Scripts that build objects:
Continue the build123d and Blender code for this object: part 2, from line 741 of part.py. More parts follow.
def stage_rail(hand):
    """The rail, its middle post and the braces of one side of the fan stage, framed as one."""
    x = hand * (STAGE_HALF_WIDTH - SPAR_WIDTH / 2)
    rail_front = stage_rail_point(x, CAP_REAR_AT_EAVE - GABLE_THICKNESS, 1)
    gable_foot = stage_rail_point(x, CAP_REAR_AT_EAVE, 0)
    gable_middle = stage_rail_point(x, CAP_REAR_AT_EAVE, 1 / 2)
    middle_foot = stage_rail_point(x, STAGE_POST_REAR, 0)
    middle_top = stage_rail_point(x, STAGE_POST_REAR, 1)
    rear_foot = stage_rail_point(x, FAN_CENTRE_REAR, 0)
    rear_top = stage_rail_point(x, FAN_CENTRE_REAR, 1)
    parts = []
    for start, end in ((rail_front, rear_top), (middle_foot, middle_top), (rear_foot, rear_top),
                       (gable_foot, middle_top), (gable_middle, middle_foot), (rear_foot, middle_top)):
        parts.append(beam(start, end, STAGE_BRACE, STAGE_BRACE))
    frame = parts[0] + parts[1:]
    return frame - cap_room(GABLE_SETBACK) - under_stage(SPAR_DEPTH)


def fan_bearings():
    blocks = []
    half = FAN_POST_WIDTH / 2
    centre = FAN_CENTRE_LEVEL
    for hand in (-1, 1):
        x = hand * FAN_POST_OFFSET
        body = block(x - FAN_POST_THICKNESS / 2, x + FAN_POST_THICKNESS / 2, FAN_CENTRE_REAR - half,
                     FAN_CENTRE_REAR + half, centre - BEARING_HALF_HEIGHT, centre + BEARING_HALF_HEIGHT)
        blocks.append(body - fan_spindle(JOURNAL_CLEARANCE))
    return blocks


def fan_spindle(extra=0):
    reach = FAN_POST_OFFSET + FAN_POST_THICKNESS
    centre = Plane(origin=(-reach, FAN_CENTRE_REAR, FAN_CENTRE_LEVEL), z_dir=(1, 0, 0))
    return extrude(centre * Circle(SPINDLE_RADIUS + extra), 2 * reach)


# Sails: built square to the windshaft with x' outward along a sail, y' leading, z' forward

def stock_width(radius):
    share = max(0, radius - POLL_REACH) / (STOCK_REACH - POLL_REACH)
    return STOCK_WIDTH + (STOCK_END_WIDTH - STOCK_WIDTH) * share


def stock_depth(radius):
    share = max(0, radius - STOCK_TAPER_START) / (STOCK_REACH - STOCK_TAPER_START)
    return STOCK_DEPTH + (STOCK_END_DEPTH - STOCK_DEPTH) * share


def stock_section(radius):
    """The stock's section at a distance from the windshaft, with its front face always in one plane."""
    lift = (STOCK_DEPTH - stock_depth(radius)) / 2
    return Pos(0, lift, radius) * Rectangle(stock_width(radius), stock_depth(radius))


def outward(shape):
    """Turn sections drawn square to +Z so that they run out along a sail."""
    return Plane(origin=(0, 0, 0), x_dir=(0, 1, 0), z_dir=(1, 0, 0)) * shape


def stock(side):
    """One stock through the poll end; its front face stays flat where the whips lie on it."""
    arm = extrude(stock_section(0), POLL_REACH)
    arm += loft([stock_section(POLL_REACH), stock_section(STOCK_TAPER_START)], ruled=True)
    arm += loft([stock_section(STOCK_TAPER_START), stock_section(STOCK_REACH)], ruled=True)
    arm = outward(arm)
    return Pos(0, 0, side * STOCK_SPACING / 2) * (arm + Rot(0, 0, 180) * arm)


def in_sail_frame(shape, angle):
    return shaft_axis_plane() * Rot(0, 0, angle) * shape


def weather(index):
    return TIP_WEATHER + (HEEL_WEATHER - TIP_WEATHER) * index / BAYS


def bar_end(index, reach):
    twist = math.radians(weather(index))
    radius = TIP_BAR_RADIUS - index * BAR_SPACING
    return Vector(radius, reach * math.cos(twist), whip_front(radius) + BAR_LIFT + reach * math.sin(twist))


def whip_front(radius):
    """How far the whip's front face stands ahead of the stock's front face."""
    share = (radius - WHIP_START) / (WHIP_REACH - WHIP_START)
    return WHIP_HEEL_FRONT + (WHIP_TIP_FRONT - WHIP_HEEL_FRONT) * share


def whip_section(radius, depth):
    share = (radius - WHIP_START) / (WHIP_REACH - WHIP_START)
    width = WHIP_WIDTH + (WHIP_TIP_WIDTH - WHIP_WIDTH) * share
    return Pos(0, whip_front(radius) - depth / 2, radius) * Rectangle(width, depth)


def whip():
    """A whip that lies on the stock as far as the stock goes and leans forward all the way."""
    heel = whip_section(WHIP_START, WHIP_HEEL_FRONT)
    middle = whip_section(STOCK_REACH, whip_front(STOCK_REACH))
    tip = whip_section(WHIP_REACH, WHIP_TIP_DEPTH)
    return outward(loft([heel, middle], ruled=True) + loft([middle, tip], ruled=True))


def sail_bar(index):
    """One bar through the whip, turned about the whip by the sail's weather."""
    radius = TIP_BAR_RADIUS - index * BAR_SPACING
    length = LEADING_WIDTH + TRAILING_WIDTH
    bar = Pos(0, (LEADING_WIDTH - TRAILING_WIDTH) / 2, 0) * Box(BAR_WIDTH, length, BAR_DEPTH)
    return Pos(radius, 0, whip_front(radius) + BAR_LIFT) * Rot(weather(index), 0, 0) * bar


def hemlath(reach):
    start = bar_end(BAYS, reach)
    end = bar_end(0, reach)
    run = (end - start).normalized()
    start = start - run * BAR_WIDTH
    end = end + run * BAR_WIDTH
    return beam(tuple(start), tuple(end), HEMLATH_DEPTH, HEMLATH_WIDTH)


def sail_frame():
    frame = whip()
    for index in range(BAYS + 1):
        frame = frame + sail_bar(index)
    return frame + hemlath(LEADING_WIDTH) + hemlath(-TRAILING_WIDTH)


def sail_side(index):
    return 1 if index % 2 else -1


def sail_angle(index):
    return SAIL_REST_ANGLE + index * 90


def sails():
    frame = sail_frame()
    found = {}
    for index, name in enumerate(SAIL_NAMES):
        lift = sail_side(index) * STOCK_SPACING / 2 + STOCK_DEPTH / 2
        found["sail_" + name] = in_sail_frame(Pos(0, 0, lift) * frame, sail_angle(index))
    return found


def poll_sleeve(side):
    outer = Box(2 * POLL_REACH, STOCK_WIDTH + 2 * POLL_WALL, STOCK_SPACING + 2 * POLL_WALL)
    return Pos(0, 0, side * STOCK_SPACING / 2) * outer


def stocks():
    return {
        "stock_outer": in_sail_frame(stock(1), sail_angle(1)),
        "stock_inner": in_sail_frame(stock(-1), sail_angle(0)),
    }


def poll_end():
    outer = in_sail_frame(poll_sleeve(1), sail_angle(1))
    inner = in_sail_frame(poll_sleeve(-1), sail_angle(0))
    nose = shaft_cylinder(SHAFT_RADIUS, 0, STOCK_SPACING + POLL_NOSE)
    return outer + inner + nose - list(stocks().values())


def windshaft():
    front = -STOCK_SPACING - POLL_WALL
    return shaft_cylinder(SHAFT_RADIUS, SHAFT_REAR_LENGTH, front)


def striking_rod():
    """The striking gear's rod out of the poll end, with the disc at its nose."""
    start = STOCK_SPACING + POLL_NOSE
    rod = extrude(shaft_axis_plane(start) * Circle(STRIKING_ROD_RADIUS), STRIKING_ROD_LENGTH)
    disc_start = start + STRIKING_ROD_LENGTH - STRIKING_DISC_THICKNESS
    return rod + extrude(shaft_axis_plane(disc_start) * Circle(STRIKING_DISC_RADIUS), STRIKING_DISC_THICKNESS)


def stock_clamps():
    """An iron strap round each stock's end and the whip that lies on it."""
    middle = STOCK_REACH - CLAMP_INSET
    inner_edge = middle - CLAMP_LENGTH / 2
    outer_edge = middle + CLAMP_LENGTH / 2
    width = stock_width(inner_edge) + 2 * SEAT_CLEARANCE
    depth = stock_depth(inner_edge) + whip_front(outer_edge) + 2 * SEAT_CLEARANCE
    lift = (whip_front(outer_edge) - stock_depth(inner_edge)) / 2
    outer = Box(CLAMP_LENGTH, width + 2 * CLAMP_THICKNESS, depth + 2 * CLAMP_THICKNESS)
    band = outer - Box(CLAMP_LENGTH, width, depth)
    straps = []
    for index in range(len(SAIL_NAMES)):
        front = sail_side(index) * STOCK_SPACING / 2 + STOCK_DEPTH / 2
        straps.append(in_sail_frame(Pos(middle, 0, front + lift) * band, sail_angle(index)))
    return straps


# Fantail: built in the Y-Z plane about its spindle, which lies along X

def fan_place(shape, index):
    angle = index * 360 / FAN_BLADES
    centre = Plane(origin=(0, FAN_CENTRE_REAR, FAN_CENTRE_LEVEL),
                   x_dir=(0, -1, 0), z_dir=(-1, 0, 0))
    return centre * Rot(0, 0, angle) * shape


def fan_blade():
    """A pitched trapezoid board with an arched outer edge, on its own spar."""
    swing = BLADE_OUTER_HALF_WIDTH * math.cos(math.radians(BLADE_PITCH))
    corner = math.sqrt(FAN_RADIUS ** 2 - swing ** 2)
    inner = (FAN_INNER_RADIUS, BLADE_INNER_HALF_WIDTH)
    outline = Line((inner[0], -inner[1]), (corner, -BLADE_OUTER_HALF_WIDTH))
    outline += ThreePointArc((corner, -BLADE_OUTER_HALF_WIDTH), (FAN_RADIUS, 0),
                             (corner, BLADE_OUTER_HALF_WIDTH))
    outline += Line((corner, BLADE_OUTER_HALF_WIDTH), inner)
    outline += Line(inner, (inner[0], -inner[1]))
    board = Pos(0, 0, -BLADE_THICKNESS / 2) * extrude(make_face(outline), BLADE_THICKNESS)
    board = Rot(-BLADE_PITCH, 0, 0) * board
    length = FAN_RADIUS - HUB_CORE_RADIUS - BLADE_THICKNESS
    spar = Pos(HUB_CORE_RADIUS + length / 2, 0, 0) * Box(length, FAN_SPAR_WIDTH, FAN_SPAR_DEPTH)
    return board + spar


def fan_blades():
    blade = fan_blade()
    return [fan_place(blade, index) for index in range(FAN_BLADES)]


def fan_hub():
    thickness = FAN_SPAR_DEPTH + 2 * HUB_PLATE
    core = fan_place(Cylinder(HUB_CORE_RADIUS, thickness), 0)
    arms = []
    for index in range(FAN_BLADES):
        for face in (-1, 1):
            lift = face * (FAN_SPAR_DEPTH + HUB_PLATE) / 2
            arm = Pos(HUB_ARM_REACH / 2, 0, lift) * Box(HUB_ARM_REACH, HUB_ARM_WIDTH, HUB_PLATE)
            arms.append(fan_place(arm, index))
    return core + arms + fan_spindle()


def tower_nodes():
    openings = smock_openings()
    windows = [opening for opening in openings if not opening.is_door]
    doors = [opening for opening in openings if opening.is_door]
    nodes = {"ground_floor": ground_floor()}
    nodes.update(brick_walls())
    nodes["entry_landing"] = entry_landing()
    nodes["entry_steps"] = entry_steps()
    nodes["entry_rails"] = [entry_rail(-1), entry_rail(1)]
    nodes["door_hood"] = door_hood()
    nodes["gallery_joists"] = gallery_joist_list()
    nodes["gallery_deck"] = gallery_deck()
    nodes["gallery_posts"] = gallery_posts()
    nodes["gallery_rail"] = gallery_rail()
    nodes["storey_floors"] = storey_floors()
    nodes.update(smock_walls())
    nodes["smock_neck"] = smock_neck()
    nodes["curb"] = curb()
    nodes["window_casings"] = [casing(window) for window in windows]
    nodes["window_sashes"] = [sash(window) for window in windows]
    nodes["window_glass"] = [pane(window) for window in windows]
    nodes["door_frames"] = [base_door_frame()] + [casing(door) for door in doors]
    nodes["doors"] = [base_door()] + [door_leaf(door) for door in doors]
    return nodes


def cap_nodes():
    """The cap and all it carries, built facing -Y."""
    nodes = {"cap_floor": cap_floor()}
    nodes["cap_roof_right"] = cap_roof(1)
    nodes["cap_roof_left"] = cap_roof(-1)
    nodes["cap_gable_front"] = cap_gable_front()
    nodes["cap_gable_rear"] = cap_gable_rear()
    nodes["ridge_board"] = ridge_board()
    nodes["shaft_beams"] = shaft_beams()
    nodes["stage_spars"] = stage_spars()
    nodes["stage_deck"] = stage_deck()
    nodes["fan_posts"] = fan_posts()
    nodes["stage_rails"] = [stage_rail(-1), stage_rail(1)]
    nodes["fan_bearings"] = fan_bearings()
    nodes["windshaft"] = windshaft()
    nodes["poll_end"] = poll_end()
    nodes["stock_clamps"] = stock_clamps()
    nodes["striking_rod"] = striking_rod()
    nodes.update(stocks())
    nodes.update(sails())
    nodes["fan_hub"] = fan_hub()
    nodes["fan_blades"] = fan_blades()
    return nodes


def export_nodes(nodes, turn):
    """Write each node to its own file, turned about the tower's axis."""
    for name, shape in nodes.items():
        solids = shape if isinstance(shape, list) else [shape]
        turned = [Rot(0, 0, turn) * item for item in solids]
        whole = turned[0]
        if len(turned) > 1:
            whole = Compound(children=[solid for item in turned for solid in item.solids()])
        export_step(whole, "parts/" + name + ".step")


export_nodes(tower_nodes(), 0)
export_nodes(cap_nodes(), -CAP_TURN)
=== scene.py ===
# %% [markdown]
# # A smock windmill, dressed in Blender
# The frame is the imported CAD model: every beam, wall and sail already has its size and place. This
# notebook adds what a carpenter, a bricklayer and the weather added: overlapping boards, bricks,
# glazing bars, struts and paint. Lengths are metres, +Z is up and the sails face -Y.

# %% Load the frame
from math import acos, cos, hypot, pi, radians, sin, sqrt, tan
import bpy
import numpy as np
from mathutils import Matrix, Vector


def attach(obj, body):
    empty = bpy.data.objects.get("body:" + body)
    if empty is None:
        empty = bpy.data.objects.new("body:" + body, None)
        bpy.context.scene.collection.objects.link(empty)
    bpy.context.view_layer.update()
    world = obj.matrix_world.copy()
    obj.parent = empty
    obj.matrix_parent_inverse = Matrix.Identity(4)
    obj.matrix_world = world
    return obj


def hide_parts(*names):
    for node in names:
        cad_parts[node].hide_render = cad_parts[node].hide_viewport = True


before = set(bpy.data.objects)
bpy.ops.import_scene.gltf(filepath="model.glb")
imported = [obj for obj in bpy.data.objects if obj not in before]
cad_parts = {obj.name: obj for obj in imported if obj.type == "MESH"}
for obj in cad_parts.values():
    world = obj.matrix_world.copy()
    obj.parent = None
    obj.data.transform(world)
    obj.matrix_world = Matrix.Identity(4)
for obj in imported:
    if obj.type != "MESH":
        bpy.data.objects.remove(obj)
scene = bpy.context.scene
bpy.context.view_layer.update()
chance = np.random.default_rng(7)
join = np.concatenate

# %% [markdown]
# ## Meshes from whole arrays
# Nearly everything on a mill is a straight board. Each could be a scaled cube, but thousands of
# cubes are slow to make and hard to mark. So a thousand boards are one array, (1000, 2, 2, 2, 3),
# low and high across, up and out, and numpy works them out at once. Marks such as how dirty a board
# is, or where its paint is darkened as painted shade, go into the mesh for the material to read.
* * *
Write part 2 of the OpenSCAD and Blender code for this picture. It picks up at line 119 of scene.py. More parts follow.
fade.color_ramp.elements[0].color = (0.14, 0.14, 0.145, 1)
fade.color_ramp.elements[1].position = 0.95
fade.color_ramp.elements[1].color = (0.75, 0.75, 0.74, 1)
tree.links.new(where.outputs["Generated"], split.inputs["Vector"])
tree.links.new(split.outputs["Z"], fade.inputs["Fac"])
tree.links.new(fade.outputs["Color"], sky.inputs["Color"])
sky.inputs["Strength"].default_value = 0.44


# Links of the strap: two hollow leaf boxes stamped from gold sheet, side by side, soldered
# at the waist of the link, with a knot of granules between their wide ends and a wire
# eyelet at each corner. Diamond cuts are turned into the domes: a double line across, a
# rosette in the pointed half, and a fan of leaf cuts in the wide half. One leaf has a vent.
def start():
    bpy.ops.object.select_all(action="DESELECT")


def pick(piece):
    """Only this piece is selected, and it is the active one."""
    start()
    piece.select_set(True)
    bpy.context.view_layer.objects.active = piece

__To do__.
From the records above, print exactly the lines that run from the line with "before = set(bpy.data.objects)" to the line with "join = np.concatenate", inclusive.

__Output for this task__.
before = set(bpy.data.objects)
bpy.ops.import_scene.gltf(filepath="model.glb")
imported = [obj for obj in bpy.data.objects if obj not in before]
cad_parts = {obj.name: obj for obj in imported if obj.type == "MESH"}
for obj in cad_parts.values():
    world = obj.matrix_world.copy()
    obj.parent = None
    obj.data.transform(world)
    obj.matrix_world = Matrix.Identity(4)
for obj in imported:
    if obj.type != "MESH":
        bpy.data.objects.remove(obj)
scene = bpy.context.scene
bpy.context.view_layer.update()
chance = np.random.default_rng(7)
join = np.concatenate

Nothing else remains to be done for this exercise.